**Set problem**
Extract exactly those lines that lie between the start of the material and the line with "return made", including both boundary lines and no others.
begin Data rows
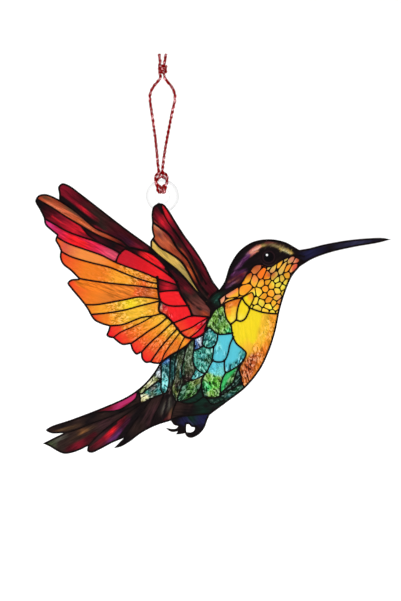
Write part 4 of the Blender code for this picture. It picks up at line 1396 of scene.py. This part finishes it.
def stretched(tree, vector, stretch, scale, detail, roughness=0.62, distortion=0.0):
    """A noise drawn out by a vector's scale."""
    drawn = node(tree, "ShaderNodeMapping")
    put(drawn, {"Scale": stretch})
    link(tree, vector, drawn.inputs["Vector"])
    return noise(tree, drawn.outputs["Vector"], scale, detail, roughness, distortion)


def more(tree, share, change):
    """One, changed by a share of a change."""
    made = math_of(tree, "MULTIPLY_ADD", share, change)
    made.node.inputs[2].default_value = 1.0
    return made


def new_group(name, inputs, outputs):
    """A shader node group with its inputs and outputs."""
    tree = bpy.data.node_groups.new(name, "ShaderNodeTree")
    for label, kind, value in inputs:
        socket = tree.interface.new_socket(label, in_out="INPUT", socket_type=kind)
        socket.default_value = value
    for label, kind in outputs:
        tree.interface.new_socket(label, in_out="OUTPUT", socket_type=kind)
    return tree, node(tree, "NodeGroupInput").outputs, node(tree, "NodeGroupOutput").inputs


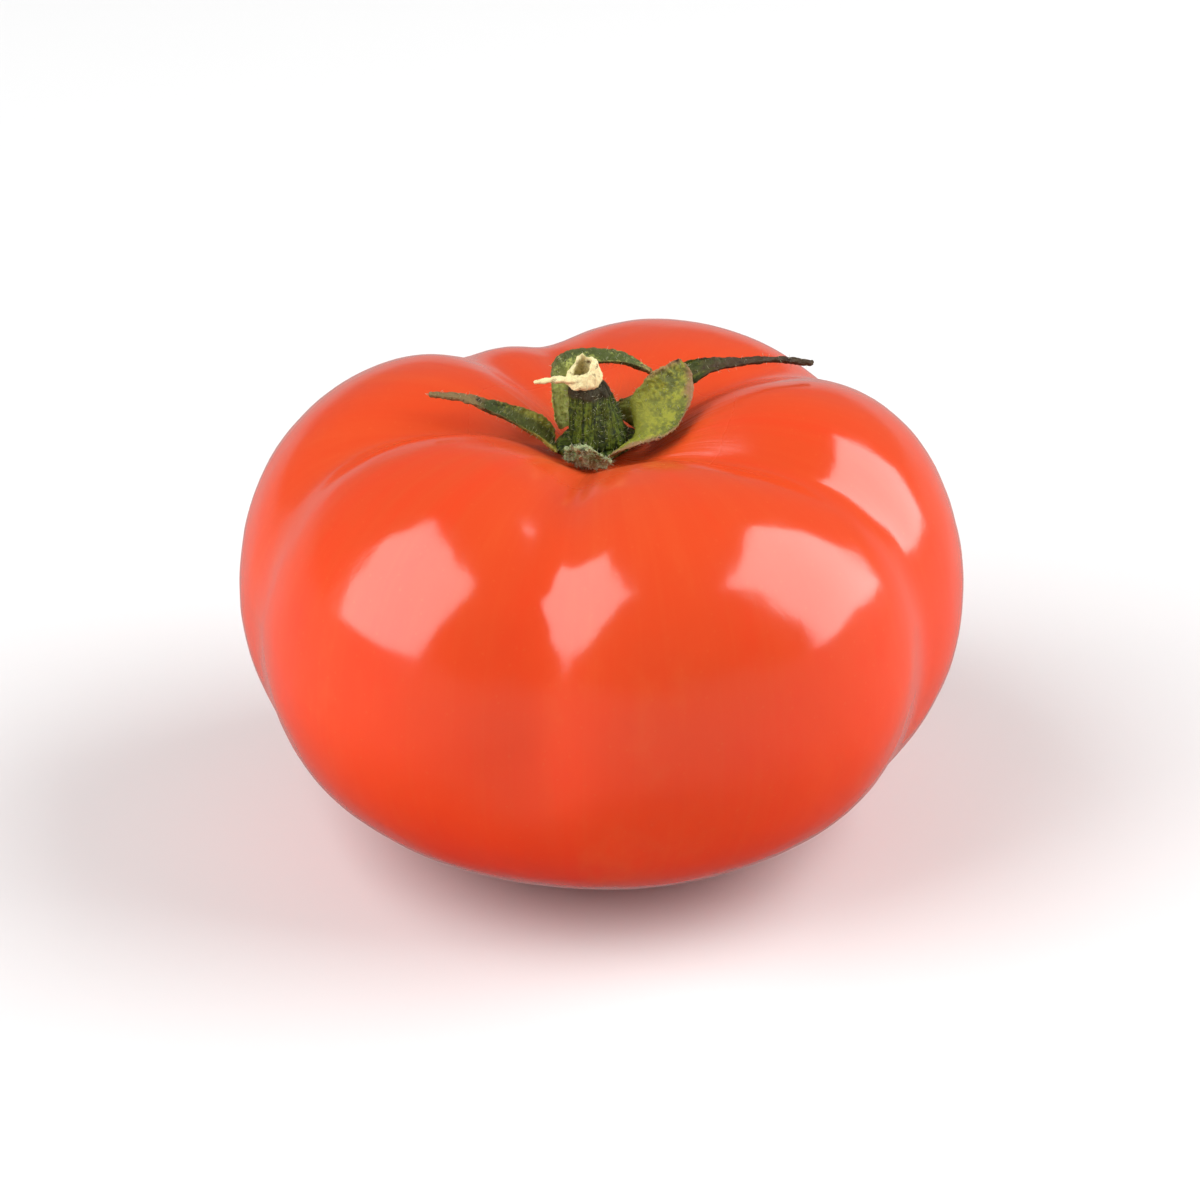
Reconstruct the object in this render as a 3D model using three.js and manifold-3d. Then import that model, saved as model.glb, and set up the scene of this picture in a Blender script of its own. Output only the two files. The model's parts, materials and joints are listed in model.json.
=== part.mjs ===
// A beefsteak tomato as picked: one ribbed fruit with a flattened base, and in the hollow at its top a
// calyx of five sepals round a disc, with a short stub of stem that has dried off at its end.
//
// Units are millimetres, +Z is up, and the origin is the centre of the small flat the fruit rests on.
// Azimuths are in degrees, seen from above: 0 is the front (-Y), 90 the right (+X), 180 the back (+Y).
import * as THREE from "three";
import Module from "manifold-3d";

// ---------------------------------------------------------------- driving dimensions

// Fruit. The skin is a profile that turns about Z, and shallow furrows divide it into lobes.
const FRUIT_WIDTH = 90; // across the equator, before the furrows cut in
const EQUATOR_HEIGHT = 30; // height of the widest girth above the resting flat
const SHOULDER_HEIGHT = 55; // height of the ring of shoulders above the resting flat
const SHOULDER_RADIUS = 22; // radius of the ring of shoulders
const HOLLOW_DEPTH = 5.4; // depth of the stem hollow's floor below the shoulders
const REST_RADIUS = 11; // the small flat underneath
const SHOULDER_FULLNESS = 2.15; // 2 is an ellipse, more is squarer
const BELLY_FULLNESS = 2.02;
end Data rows
**Task output**
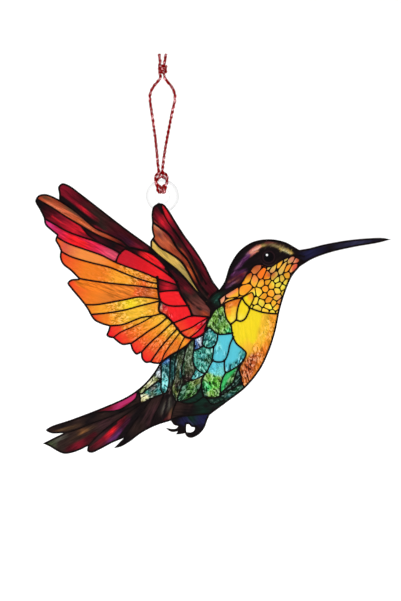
Write part 4 of the Blender code for this picture. It picks up at line 1396 of scene.py. This part finishes it.
def stretched(tree, vector, stretch, scale, detail, roughness=0.62, distortion=0.0):
    """A noise drawn out by a vector's scale."""
    drawn = node(tree, "ShaderNodeMapping")
    put(drawn, {"Scale": stretch})
    link(tree, vector, drawn.inputs["Vector"])
    return noise(tree, drawn.outputs["Vector"], scale, detail, roughness, distortion)


def more(tree, share, change):
    """One, changed by a share of a change."""
    made = math_of(tree, "MULTIPLY_ADD", share, change)
    made.node.inputs[2].default_value = 1.0
    return made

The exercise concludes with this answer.